I find that I have been, quite perversely, made to feel guilty by blank slate ideology for having preferences for women who are, in many ways, traditionally feminine, and for preferring certain traditional gender roles. Indeed, I feel like I have been, in some ways, ideologically estranged from components of my masculinity by my tentative attitude toward my own preferences.

Will all readers who consider their sexual and romantic preferences to be an essential component of their (masculinity|femininity|othernity) please raise their hands? 'Cause I can't relate. This is an honest question, not a rhetorical point: Why conceptualize sexual preference as a component of gender, when it's just as easy to think of gender as a component of sexual preference?
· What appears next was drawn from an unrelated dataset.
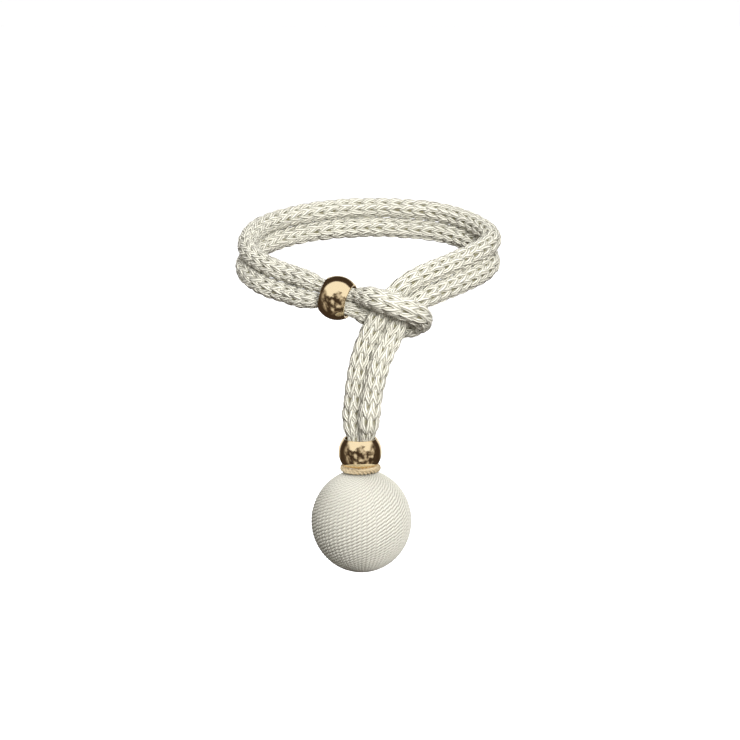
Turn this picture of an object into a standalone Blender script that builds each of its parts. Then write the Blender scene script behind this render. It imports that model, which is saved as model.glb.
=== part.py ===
"""A curtain tieback: one knitted rope folded double, two plated beads and a ball wound with thread.

The doubled rope lies in a ring round a gathered curtain. Its two ends go down into the collar bead above the
ball. The fold at its other end is a loop beyond the slider bead, and the two end strands and the ball were
passed through that loop. The origin is the middle of the ring, +Z is up, and the ball hangs in front, at -Y.
"""

import bmesh
import bpy
import numpy as np
from mathutils import Vector

MM = 0.001  # every length below is in millimetres, and MM turns it into metres

# Rope: one soft knitted tube. Its width is squeezed where it goes through a bead.
ROPE_DIAMETER = 10.4
ROPE_NECK = 6.8
NECK_OFFSET = 3.58  # from the middle of a bead to the middle of each strand in it
TUBE_POINTS = 78
BEND_WEIGHT = 22.0  # a turn of one radian takes as many points as this length of straight rope

# Beads: hollow metal balls, cut flat at both ends.
BEAD_LENGTH = 13.8
BEAD_HOLE = 15.0
BEAD_LIP = 0.6  # chamfer between the flat end and the hole
BEAD_STEPS = 44
MOUTH = BEAD_LENGTH / 2 + 0.3

SLIDER_DIAMETER = 22.0
SLIDER_CENTRE = (-14.6, -50.6, -14.6)
SLIDER_AXIS = (12.0, -4.0, -2.9)
SLIDER_SPREAD = (0.8, -0.2, 3.58)  # from the bead's middle towards the upper strand

COLLAR_DIAMETER = 21.6
COLLAR_CENTRE = (-3.4, -62.0, -89.8)
COLLAR_AXIS = (0.0, 0.0, 1.0)
COLLAR_SPREAD = (-3.2, 1.8, 0.0)

# Ring of twisted metallic cord between the collar bead and the ball.
CORD_RING_CENTRE = (-3.2, -62.0, -98.55)
CORD_RING_RADIUS = 8.4
CORD_RADIUS = 1.5
CORD_PLIES = 3
CORD_TURNS = 9
CORD_RELIEF = 0.18

# Ball: threads laid from pole to pole over a round core.
BALL_CENTRE = (-2.8, -62.0, -125.0)
BALL_RADIUS = 25.0
BALL_HALF_HEIGHT = 25.9
BALL_FLAT_RADIUS = 6.2  # flat top, under the cord ring
BALL_DIMPLE_RADIUS = 3.4
BALL_DIMPLE_DEPTH = 1.2
BALL_THREADS = 60
BALL_ROWS = 19
THREAD_RELIEF = 0.35

# The pair of strands from the collar bead up to the loop, round the ring and back to the slider bead.
# Columns: x, y, z midway between the strands; x, y, z from there to the first strand; width of the rope.
TAIL_AND_RING = (
    (-3.2, -62.0, -79.8, -3.7, 2.2, 0.0, 8.4),  # just above the collar bead
    (-3.0, -62.0, -74.5, -3.9, 3.8, 0.2, 10.5),  # tail
    (-2.0, -61.8, -64.0, -4.1, 3.6, 0.4, 10.6),
    (0.2, -61.2, -50.5, -4.3, 3.2, 0.8, 10.6),
    (4.4, -60.0, -37.0, -4.6, 2.0, 1.7, 10.5),
    (9.8, -57.6, -26.5, -4.4, 0.2, 2.7, 10.2),
    (15.2, -55.2, -16.9, -3.2, -0.2, 3.5, 9.2),  # inside the loop
    (25.2, -48.6, -10.6, -2.3, -0.4, 4.68, 10.1),
    (36.5, -39.3, -7.2, -2.0, -0.2, 5.05, 10.55),
    (48.5, -28.2, -3.9, -1.6, 0.2, 5.15, 10.6),
    (59.2, -15.0, -0.4, -0.8, -0.4, 5.25, 10.5),
    (63.3, 0.0, 2.6, 0.3, -1.2, 5.1, 10.3),  # right side
    (58.0, 18.0, 6.5, 0.8, -1.0, 5.05, 10.2),
    (41.5, 35.0, 11.0, 0.8, -0.4, 5.1, 10.2),
    (15.0, 43.5, 13.0, 0.2, 0.0, 5.2, 10.2),  # back
    (-15.0, 43.5, 12.5, -0.2, 0.0, 5.2, 10.2),
    (-41.0, 35.0, 9.5, -0.8, -0.4, 5.1, 10.1),
    (-57.0, 18.0, 5.0, -0.6, -1.0, 5.0, 10.0),
    (-61.9, 0.0, -0.3, 0.5, -1.2, 4.9, 9.9),  # left side
    (-58.2, -15.5, -4.2, 1.3, -0.6, 4.85, 9.9),
    (-48.3, -28.0, -7.9, 1.6, 0.2, 4.75, 9.8),
    (-36.5, -37.3, -10.5, 1.6, 0.0, 4.7, 9.7),
    (-28.6, -44.6, -11.9, 1.3, 0.0, 4.4, 9.0),
)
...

Contrariwise, this is an utterly dishonest question: why is sexual desire a component of masculinity, while critical thoughts and feelings of ambivalence about sex are obstacles to the full experience of manhood?

yami · 22:33 · 10 Jan 2020

2 Comments to 'The Sheep Are Still Scared'

  1. Ha! Off-topic, but
    “I haven’t seen the word “obvious” this abused since I studied Bessel functions.” that made me laugh.

  2. Math professors are certainly the canonical abusers of the word obvious!